With respect to theologoumenons I have great difficulty. It is quite clear that the truth does not change. If the Immaculate Concption is true, it always has been true whether defined or not. The question I have is how can a belief that did not have to be believed suddenly become necessary for belief? To me there would seem to be two possibilities. Either it was always necessary to believe it, in which case the Chruch failed the faithful in not defining it earlier. or it only became necessary after the definition. This latter situation would mean that the unchanging God has changed what it is necessary to beileve. Why would He require someone in 1855 to believe more than someone in 1853? Does God change His requirements because the Church now says it is required and why add more for belief at such a late date?

By the way I do read Catholic writers whether contemporary, or historic because I recognize that truth can be found in many sources, even if I do not believe everything they wrote.


#16

To my fellow Catholics -

The motives of the mostly nameless and faceless people that post here are difficult to determine. Some atheists come here to spread their disbelief and use science to support it.

The internet can be a good resource but it is subject to great manipulation and is a source of great temptation to do evil, especially through porn sites.

The spectrum of people on the internet runs the gamut of those who want to harm others to truly holy people. Fact checking becomes difficult and those who are malicious will gladly distort facts or claim falsehoods as facts.

There is no police force on the internet to stop people from confusing other people; they are too busy looking for predators and others who want to harm people.

God bless,
Ed


#17

I see this quite a bit like when the JW’s try to claim that Constantine declared that Jesus was divine.

Or like some Christians try to claim that St. Augustine didn’t believe in the real presence.

The scary thing is there are people out there who believe these things as truth, and either don’t bother to check them out for themselves or aren’t smart enough to figure it out themselves.

I think it is most blatant when others claim that Catholics invented things many hundred or thousands of years after the Apostles, and then point to the council where heresies were confronted, and the church defined what it really believes.

That link from the first post had to deal with Catholics praying to Mary, which is then switched praying into “worshipping” Mary, and they are trying to show that Catholics today somehow believe that Mary is somehow divine by being without sin, and point that even the great theologian Thomas Aquinas didn’t believe she was sinless, but fail to disclose that he felt that she was cleansed from sin shortly after her conception while still in the womb.

If people don’t see what is going on, then that probably explains why believe what they do and accept false teachings as truth.


#18

There are two camps:

  1. Those who are ignorant of history
  2. Those who are not ignorant of it but seek to distort it to their own ends

The first camp is by far the largest. They simply believe what they’ve been told by those they trust.

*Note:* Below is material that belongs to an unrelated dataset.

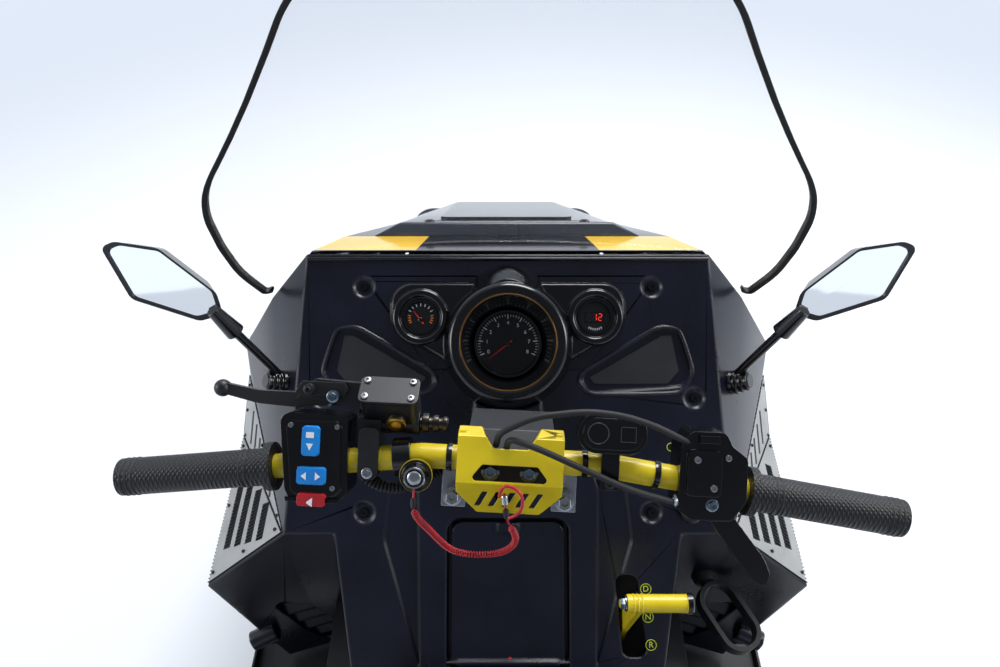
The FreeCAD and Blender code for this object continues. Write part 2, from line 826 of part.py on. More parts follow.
def dash_disc(radius, low, high, across=0, along=0):
    return Part.makeCylinder(radius, high - low, on_dash(across, along, low), dash_out)


# recessed triangular fields beside the gauges
RECESS = [(248, 26), (268, -38), (250, -64), (108, -75), (95, -46), (214, 30)]
RECESS_ROUND = [16, 26, 20, 16, 14, 14]
recess_middle = (181, -20)
recess_floor = dash_pad(RECESS, RECESS_ROUND, -8, -size.cowl_wall / 2)
recess_pocket = dash_pad(
    [(across + (recess_middle[0] - across) * 0.06, along + (recess_middle[1] - along) * 0.12)
     for across, along in RECESS], RECESS_ROUND, -5, 5)
for floor, pocket in zip(both_sides(recess_floor), both_sides(recess_pocket)):
    cowl = cowl.fuse(floor).cut(pocket)

# six round dishes take the fixing screws
SCREW_AT = [(204, 82), (262, -75), (200, -234)]
dish_radius, dish_floor, dish_deep = 16, 10, 5
for across, along in SCREW_AT:
    boss = dash_disc(dish_radius + 4, -10, -2, across, along)
    dish = Part.makeCone(dish_floor, dish_radius + 1.2, dish_deep + 1, on_dash(across, along, -dish_deep), dash_out)
    for lump, hollow in zip(both_sides(boss), both_sides(dish)):
        cowl = cowl.fuse(lump).cut(hollow)

# a lowered field on each side of a raised spine, which carries the console lid
FIELD = [(162, -189), (172, -271), (122, -440), (60, -440), (60, -189)]
FIELD_FLOOR = [(168, -183), (178, -271), (128, -445), (54, -445), (54, -183)]
field_deep, field_back = 3.4, 7.4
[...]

The second camp may be divided into at least two groups:

  1. Conspiracy theorists (e.g. “The Trail of Blood”)
  2. Partisans who read history very, very selectively; these begin with their tradition and include that portion of the historical record which favors it, rejecting that which contradicts it

#19

I think that most of the non-Catholics who are “distorting history” honestly believe their mistaken facts to be true. Some Catholics do the same thing - because they don’t know any better. For instance, how was the apocrypha removed from the Bible? Was it removed because Martin Luther took it out, or was it simply put in a separate section by Martin Luther - a section which American printers later decided to cut out of their Bibles because no one really used those books anyway?

I think nearly all of the Catholics on this website firmly believe that Martin Luther took those books out. This link: kencollins.com/bible-p1.htm#out says otherwise (scroll up a bit). Who’s right? I don’t know for sure, I haven’t researched it very much.

They may be distorting history, but they don’t know they’re doing it.


#20

Dear brother Sycarl

If Pius was correct then this doctrine is something that has always been held by the Church and, as revealed doctrine, should have been accepted by Bernard and Aquinas. Bernard specifically contradicts the Pope’s statements that it was a doctrine ever held by the Church in that Bernard says it was a innovation and not found in Tradition.

Both Bernard and Aquinas held that at conception Mary was subject to original sin but was sanctified prior to birth. Pius indicates that this was a view that had always been condemned by the Church. He also says that the doctrine had always been defended by eminent doctors of theology. Would you say that Bernard and Aquinas do not fall into this category?

So by his encyclical Pius seems to include both the time of Bernard and Aquinas within the temporal context of the doctrine.

With respect to theologoumenons I have great difficulty. It is quite clear that the truth does not change. If the Immaculate Concption is true, it always has been true whether defined or not. The question I have is how can a belief that did not have to be believed suddenly become necessary for belief? To me there would seem to be two possibilities. Either it was always necessary to believe it, in which case the Chruch failed the faithful in not defining it earlier. or it only became necessary after the definition. This latter situation would mean that the unchanging God has changed what it is necessary to beileve. Why would He require someone in 1855 to believe more than someone in 1853? Does God change His requirements because the Church now says it is required and why add more for belief at such a late date?

By the way I do read Catholic writers whether contemporary, or historic because I recognize that truth can be found in many sources, even if I do not believe everything they wrote.

What St. Bernard regarded an innovation was NOT the Immaculate Conception, but the FEAST of the Immaculate Conception IIRC.

And as stated, since the dogma of the IC refers to the SPIRITUAL conception primarily, then it cannot be stated that St. Thomas Aquinas rejected the Immaculate Conception, for St, Thomas exactly believed that Mary’s SPIRITUAL conception was immaculate.